One important exception is that when a closure coded directly in a function argument position, and that argument is a generic annotated with a Fn* bound, the bound will drive inference. This includes both the closure signature, and the traits which the compiler will attempt to implement. It is important mostly in terms of the closure signature, but on rare occasion, being aware of this "inference override" is important for the traits implemented as well.

Another exception is that move will change how the environment is captured, by not performing any captures by reference.

Perhaps note: FnMut is more flexible than Fn for the caller, and the callee generally doesn't need Fn -- e.g. if you're taking the closure by value, calling it, and discarding it (which is typical). And FnOnce is even more flexible than FnMut for the caller. So when writing your own bounds, prefer FnOnce if you know you'll only ever call it once, and otherwise FnMut is more common than Fn.

And a side note not specific to the topic at hand:

I suggest using the terms "exclusive reference" and "shared reference" instead of "mutable reference" and "immutable reference" (everywhere, not just when talking about closure traits). That's more true to what they actually are, and IMO reduces learner confusion, e.g:

• when shared mutation like Mutex or RefCell are inevitably encountered
• when &mut related borrow-checker errors happen even though no actual mutation occurs

Thank you very much for your detailed explanations!

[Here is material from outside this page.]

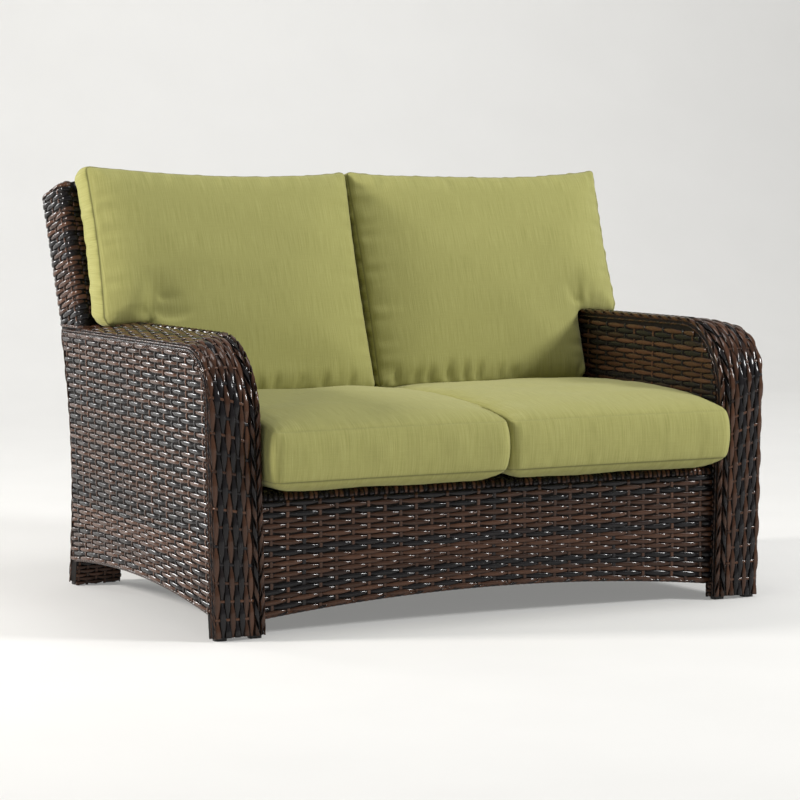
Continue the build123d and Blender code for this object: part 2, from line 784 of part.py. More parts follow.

I suggest using the terms "exclusive reference" and "shared reference" instead of "mutable reference" and "immutable reference"

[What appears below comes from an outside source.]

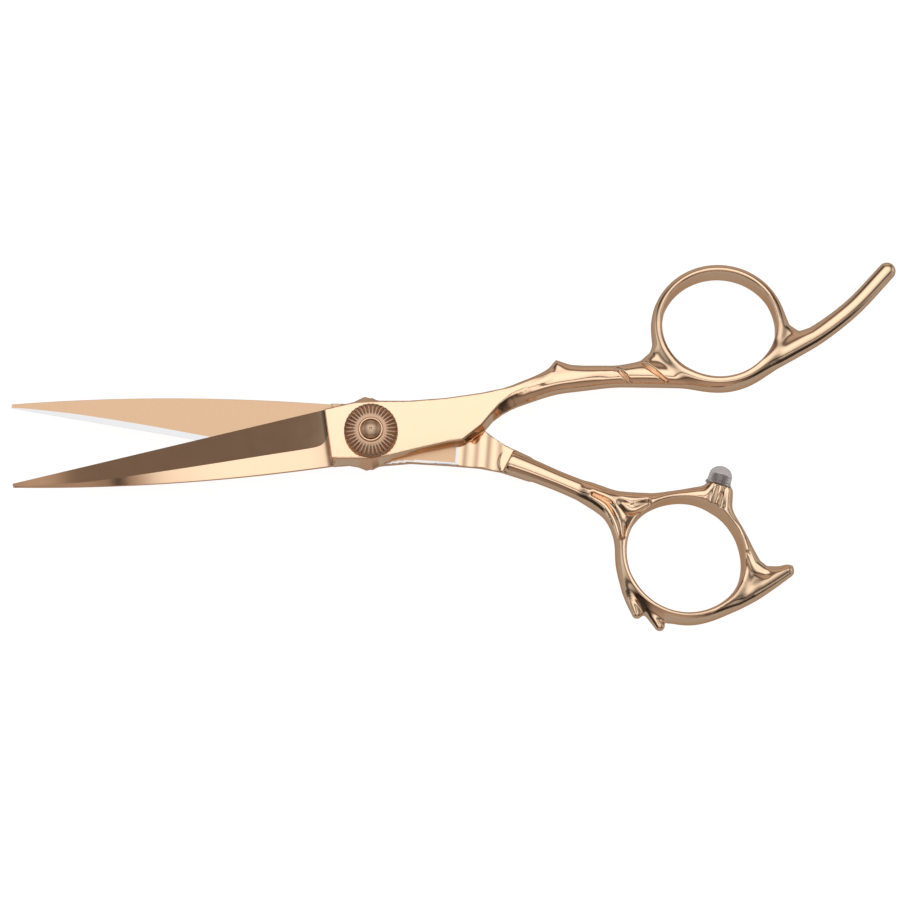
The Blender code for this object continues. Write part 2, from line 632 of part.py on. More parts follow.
def dial_collar(finish, parent):
    """The bright ring around the domed end of the stud."""
    low = DIAL_TOP_Z - COLLAR_SEAT + FIT
    profile = [
        (COLLAR_BORE, DIAL_TOP_Z + COLLAR_EDGE), (COLLAR_RADIUS - 0.2, DIAL_TOP_Z + COLLAR_RISE),
        (COLLAR_RADIUS - 0.05, DIAL_TOP_Z + COLLAR_EDGE),
        (COLLAR_RADIUS, DIAL_TOP_Z + COLLAR_SHOULDER),
        (COLLAR_RADIUS, low), (COLLAR_BORE, low),
    ]
    return add_object("dial_collar", turned(profile), finish, parent)


def stand_at_bumper(obj):
    """Stand a piece drawn on +Z on the seat above the rear finger ring."""
    obj.location = Vector(BUMPER_SEAT) * MM
    lean = Matrix.Rotation(-math.radians(BUMPER_LEAN), 3, "Z") @ Matrix.Rotation(math.radians(-90), 3, "X")
    obj.rotation_euler = lean.to_euler()


def bumper_stud(finish, parent):
    """The metal peg that screws into the rear arm and holds the cap."""
    stud = add_object("bumper_stud", cylinder(PEG_RADIUS, BUMPER_FOOT, PEG_TOP, 24), finish, parent)
    stand_at_bumper(stud)
    return stud


def bumper_cap(finish, parent):
    """The soft domed cap that meets the other handle when the shears close."""
    profile = [(0.0, BUMPER_HEIGHT)]
    for k in range(1, 6):
        turn = math.radians(90 - 15 * k)
        rise = BUMPER_DOME_RISE * (math.sin(turn) - 1)
        profile.append((BUMPER_DOME * math.cos(turn), BUMPER_HEIGHT + rise))
    profile += [
        (BUMPER_DOME + 0.05, BUMPER_WAIST_Z), (BUMPER_DOME + 0.1, BUMPER_SKIRT_Z + 0.1),
        (BUMPER_RADIUS, BUMPER_SKIRT_Z), (BUMPER_RADIUS, BUMPER_FOOT),
        (PEG_RADIUS + FIT, BUMPER_FOOT), (PEG_RADIUS + FIT, PEG_TOP + FIT), (0.0, PEG_TOP + FIT),
    ]
    cap = add_object("bumper_cap", turned(profile, 24), finish, parent)
    stand_at_bumper(cap)
    return cap


def build():
    clear_scene()
    gold = material("rose_gold", (0.80, 0.55, 0.36), 0.15, 1.0)
    steel = material("polished_steel", (0.75, 0.74, 0.72), 0.12, 1.0)
    spring_steel = material("spring_steel", (0.55, 0.55, 0.58), 0.3, 1.0)
    bronze = material("bearing_bronze", (0.55, 0.36, 0.18), 0.35, 1.0)
    polymer = material("glide_polymer", (0.85, 0.83, 0.78), 0.4, 0.0)
    silicone = material("clear_silicone", (0.75, 0.72, 0.70), 0.25, 0.0, 0.6)

    rear = pivot_empty("rear_pivot", REAR_ANGLE)
    front = pivot_empty("front_pivot", FRONT_ANGLE)
    bearing = pivot_empty("bearing_pivot", 0.5 * (FRONT_ANGLE + REAR_ANGLE))
    dial = pivot_empty("dial_pivot", 0.0)

    rear_arm(gold, rear)
    pivot_stud(gold, rear)
    glide_washer(polymer, rear)
    race("bearing_race_upper", BALL_Z + BALL_RADIUS + FIT, steel, rear)
    click_plate(steel, rear)
    click_spring(spring_steel, rear)
    bumper_stud(steel, rear)
    bumper_cap(silicone, rear)
    front_arm(gold, front)
    pivot_bush(bronze, front)
    race("bearing_race_lower", BALL_Z - BALL_RADIUS - FIT - RACE_HEIGHT, steel, front)
    bearing_cage(bronze, bearing)
    bearing_balls(steel, bearing)
    tension_dial(gold, dial)
    dial_collar(gold, dial)


build()
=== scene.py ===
"""Looks of the hair cutting shears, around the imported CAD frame.

Each arm is meshed from a distance field in its own frame (blade tip on -X, handle towards +X) and
turned to its angle. Lengths in the tables are millimetres. Blades are lofts, and the dial, collar, stud
and bumper are turned.
"""

import math

import bmesh
import bpy
import numpy as np
from mathutils import Matrix, Vector


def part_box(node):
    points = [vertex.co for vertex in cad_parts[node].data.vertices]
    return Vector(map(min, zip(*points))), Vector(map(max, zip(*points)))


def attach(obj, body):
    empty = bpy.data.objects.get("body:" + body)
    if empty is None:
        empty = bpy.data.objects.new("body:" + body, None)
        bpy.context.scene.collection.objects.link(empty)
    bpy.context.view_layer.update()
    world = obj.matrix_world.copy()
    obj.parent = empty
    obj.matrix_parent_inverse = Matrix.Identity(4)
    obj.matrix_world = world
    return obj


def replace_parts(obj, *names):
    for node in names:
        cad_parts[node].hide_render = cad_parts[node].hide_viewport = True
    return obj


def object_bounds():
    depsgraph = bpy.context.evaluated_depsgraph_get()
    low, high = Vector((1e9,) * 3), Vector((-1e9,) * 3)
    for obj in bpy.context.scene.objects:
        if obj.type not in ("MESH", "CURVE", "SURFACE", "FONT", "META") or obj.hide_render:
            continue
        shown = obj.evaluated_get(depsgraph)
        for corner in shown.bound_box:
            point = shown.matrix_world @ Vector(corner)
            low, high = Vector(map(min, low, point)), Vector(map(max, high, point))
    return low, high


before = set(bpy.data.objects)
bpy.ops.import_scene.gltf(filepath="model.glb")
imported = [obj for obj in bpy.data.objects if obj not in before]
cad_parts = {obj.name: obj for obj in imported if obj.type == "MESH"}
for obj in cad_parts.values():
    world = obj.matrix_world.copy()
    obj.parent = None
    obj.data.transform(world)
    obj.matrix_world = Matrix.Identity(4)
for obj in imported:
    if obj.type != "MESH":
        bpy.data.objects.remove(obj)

cad_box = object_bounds()

MM = 0.001


def box_in_mm(node):
    """The CAD node's lowest and highest corner in millimetres."""
    return [[round(float(value) / MM, 3) for value in corner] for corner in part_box(node)]


# Distance fields: how far a field reaches past its shape, the grid's cell, and how points settle on it.
FAR = 4.0
CELL = 0.22
SETTLE_STEPS = 2
MOST_SETTLE = 0.4 * CELL
GRADIENT_REACH = 0.02
FRONT_GRID = ((-9.5, -9.0, -4.0), (107.0, 28.0, 10.5))
REAR_GRID = ((-9.5, -37.0, -4.0), (86.0, 9.0, 10.5))

# Both arms. The ride faces are the flat faces that turn on each other.
FRONT_ANGLE = 8.0
REAR_ANGLE = -4.2
RIDE_Z = 3.7
FRONT_Z = 3.8
ARM_BACK_Z = 0.5
ARM_FRONT_Z = 7.0
BLOCK_WALL = 1.5
CROWN = 0.0025
END_DROP = 0.0022
END_DROP_X = 23.0
NECK_START_X = 17.2
NECK_END_X = 26.2
NECK_WAVES = 2
NECK_DIP = 0.4
RING_DEPTH = 5.0
RING_CREST = 0.38
WEB_HALF_WIDTH = 1.7
WEB_HALF_HEIGHT = 2.3
RIM_WIDTH = 0.5
RIM_START_X = 3.0
RIM_END_X = 17.0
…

That is an interesting point. Unfortunately the Rust terminology is often a bit un-precise, and most authors seems to just copy the phrasing. I was always unhappy that when using plain stack variables like i32 many texts where talking about variable bindings, generating for some readers the impression that there are separate entities involved. "A borrowed reference" is also a term which we can sometimes find, when actually borrowed data is considered, and not the borrowing of a reference to some data. Or the often used term "compiler error" instead of the correct "compilation error".